Every president complains that the media are blocking his message, and the media complain that every administration wants to manage the news. It’s not only presidents. Everyone who has something to say in our media-saturated culture (and who doesn’t?) longs for ways to get that message out unmediated by someone else. In this media cacophony, the president probably has more ability to deliver his message without a filter than anyone else on earth. Anything the president says is automatically news. If he wants to commandeer all the TV networks for a speech in prime time, he can usually do it. The president can even hold a press conference, although this president rarely bothers.

Bush also will have a campaign war chest of $170 million that he can spend in the next year delivering any message he wants, completely unfiltered. Who can top that? Well, until recently there was Saddam Hussein. He could talk as long as he wanted and Iraqi television never cut away for a commercial, let alone bring on annoying pundits to pick and pick and pick. And the next day’s Baghdad Gazette would publish every single word, also without any tedious analysis. A few others, such as Fidel Castro, still have this privilege. I was under the impression that George Bush found this distasteful—the sort of thing one might even tighten a boycott or start a war over.

George W. Bush doesn’t really want people to get the news unfiltered. He wants people to get the news filtered by George W. Bush. Or rather, he wants everyone to get the news filtered by the same people who apparently filter it for him. It’s an interesting epistemological question how our president knows what he thinks he knows and why he thinks it is less distorted than what the rest of us know or think we know. Every president lives in a cocoon of advisers who filter reality for him, but it’s stunning that this president actually seems to prefer getting his take on reality that way.

Bush apparently thinks (if that is the word) that the publicly available media contaminate the news with opinion but Condi Rice and Andy Card are objective reporters. Anyone who has either been a boss or had a boss will find it easier, knowing that Bush believes this, to understand how he can also believe that things are going swimmingly in Iraq. And where does the Rice-Card News Service obtain its uncontaminated information? Bush conceded his shocking suspicion that Rice and Card “probably read the news themselves.” They do? Whatever is next?

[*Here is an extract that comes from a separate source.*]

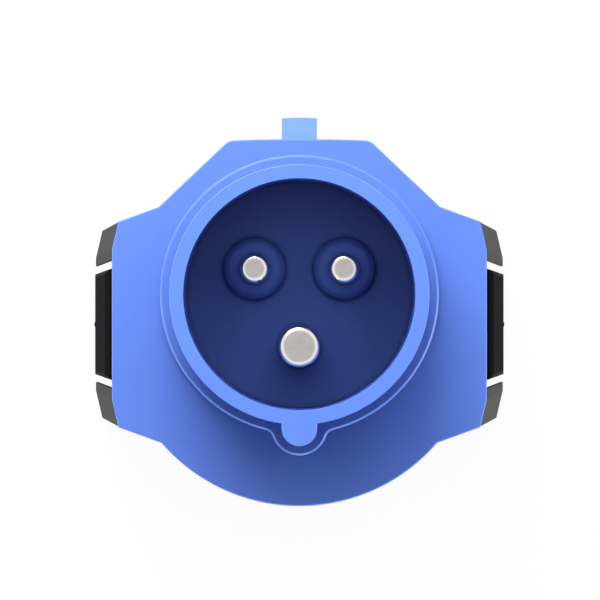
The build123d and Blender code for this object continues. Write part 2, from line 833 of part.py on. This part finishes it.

The president apparently is willing to tolerate the reading of newspapers by his staff members in the privacy of their own homes, as long as they don’t flaunt this unseemly habit by bringing the wretched things into the White House or referring to them at staff meetings.

The president noted, though, that Rice and Card also get “news directly from participants on the world stage.” (“Hi, Achmed—it’s Condi. What’s going on there in Baghdad? What’s the weather like? And how’s traffic? Thanks, I’ll go tell the president and call you again in 15 minutes.”) The notion that these world-stagers are sources of objective opinion while newspaper reporters are burdened by insuppressible opinions and hidden agendas is another odd one.

When it comes to unfiltered news, the president says he can dish it out and actually brags that he can’t take it. In fact, he can’t do either one.